◆ GIVEN INSTRUCTION: Using the data below, copy each line that includes the word "part".

◆ PROVIDED MATERIAL:
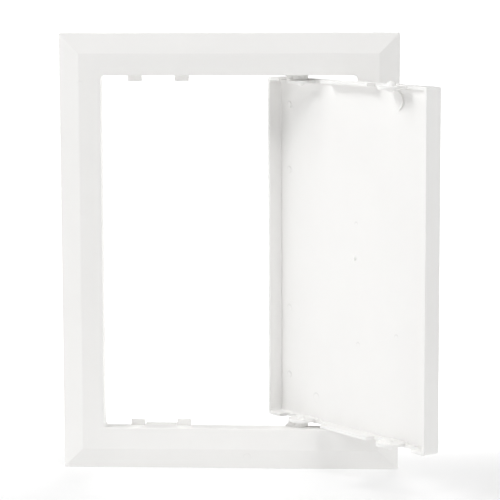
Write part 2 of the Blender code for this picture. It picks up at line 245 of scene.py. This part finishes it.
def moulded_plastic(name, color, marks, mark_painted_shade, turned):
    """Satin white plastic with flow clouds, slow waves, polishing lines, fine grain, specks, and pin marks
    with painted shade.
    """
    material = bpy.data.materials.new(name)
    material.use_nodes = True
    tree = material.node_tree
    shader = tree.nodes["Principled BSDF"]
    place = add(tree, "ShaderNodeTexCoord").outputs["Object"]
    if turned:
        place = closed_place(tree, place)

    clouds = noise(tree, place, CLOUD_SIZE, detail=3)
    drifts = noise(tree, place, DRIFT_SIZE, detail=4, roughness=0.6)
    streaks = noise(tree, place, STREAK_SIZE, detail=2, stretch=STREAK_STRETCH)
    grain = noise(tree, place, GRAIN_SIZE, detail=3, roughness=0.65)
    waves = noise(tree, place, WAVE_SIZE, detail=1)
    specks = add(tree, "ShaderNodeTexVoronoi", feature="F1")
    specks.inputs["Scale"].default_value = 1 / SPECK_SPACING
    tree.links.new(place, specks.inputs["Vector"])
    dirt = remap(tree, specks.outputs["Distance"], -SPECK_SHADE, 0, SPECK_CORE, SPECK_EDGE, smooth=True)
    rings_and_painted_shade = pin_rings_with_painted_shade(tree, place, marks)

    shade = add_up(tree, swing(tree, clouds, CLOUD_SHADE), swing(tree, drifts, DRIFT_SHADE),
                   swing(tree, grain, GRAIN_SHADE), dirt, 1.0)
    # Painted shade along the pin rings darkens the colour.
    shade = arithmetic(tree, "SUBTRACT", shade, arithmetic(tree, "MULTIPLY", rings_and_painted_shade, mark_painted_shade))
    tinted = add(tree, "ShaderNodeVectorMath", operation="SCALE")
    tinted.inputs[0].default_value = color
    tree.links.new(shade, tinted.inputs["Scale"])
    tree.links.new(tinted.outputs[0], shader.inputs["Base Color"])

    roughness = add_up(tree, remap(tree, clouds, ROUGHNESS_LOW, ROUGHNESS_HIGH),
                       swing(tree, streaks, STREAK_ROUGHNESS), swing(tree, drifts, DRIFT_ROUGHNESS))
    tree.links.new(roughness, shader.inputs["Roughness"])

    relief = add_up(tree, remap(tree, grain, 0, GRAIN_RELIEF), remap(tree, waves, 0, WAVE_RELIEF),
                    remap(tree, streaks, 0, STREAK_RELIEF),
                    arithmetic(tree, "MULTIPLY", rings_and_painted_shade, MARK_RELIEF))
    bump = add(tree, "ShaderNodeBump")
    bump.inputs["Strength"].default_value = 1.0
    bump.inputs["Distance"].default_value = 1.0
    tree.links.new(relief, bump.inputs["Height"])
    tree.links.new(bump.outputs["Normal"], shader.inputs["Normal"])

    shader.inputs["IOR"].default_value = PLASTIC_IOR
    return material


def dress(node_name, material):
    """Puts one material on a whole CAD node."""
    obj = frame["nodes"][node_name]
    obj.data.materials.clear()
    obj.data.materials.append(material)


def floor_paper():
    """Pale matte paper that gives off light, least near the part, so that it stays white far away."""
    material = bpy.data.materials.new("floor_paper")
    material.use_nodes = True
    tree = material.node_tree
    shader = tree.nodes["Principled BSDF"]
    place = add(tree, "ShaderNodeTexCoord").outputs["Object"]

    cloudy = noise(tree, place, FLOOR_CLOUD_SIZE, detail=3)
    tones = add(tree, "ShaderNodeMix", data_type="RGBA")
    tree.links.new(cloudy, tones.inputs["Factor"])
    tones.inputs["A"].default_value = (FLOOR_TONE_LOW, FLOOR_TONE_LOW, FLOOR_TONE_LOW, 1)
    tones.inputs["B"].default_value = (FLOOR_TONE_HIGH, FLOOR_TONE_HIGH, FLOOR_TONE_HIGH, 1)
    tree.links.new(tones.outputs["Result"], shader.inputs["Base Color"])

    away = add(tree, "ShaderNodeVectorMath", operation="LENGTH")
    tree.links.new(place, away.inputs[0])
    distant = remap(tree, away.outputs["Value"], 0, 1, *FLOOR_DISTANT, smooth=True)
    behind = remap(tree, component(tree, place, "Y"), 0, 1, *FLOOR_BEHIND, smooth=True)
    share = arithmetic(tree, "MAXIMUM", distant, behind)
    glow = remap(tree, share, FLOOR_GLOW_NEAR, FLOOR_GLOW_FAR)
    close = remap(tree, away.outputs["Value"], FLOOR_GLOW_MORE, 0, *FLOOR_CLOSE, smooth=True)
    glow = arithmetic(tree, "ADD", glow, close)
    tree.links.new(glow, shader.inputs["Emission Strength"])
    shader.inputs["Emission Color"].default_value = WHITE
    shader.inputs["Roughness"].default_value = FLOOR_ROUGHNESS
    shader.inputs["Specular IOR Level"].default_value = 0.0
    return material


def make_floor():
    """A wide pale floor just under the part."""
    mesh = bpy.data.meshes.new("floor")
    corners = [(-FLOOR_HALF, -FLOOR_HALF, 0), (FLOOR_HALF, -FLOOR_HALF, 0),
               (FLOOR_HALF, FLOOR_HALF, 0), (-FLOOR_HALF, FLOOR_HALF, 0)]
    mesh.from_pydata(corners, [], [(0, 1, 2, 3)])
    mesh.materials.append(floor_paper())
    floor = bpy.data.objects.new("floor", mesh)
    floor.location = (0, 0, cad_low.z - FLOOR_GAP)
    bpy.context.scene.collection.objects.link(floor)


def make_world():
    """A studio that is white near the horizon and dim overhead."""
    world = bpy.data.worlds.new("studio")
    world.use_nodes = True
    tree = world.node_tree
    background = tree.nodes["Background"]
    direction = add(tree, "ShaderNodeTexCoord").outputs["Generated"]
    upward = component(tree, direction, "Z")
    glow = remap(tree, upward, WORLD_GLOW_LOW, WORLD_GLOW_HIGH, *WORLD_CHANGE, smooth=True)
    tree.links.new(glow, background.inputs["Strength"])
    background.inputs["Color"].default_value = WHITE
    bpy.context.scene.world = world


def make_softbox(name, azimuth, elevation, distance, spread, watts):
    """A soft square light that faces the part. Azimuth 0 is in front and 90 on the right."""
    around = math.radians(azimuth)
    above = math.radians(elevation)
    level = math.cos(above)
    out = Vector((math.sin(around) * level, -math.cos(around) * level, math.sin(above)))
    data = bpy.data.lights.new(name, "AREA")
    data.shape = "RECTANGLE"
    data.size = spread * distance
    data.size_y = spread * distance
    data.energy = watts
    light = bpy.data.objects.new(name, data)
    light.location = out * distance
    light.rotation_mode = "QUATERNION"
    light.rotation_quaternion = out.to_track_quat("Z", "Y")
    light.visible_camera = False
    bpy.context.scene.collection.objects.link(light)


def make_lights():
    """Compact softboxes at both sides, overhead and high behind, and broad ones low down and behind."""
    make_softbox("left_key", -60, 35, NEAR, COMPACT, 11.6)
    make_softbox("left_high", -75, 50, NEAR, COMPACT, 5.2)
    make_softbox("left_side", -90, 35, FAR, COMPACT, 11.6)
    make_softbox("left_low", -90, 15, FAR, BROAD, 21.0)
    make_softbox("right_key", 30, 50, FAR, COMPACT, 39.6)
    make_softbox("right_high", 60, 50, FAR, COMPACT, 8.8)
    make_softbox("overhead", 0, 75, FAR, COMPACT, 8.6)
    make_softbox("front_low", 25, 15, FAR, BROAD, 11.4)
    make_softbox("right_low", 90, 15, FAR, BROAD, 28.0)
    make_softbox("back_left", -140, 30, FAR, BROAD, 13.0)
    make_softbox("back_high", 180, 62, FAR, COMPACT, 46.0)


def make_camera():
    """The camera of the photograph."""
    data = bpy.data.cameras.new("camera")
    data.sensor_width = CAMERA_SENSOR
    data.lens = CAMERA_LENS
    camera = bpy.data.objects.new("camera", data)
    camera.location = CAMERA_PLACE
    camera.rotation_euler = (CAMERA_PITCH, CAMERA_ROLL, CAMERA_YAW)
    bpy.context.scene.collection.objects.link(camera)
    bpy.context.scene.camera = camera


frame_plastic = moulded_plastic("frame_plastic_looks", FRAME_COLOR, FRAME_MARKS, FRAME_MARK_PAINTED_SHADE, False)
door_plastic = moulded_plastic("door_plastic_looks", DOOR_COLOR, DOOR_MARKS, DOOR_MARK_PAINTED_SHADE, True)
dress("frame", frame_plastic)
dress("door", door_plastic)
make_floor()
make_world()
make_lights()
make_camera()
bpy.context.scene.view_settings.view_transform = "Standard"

◆ OUTPUT FOR THIS EXERCISE:
Write part 2 of the Blender code for this picture. It picks up at line 245 of scene.py. This part finishes it.
    """Pale matte paper that gives off light, least near the part, so that it stays white far away."""
    """A wide pale floor just under the part."""
    """A soft square light that faces the part. Azimuth 0 is in front and 90 on the right."""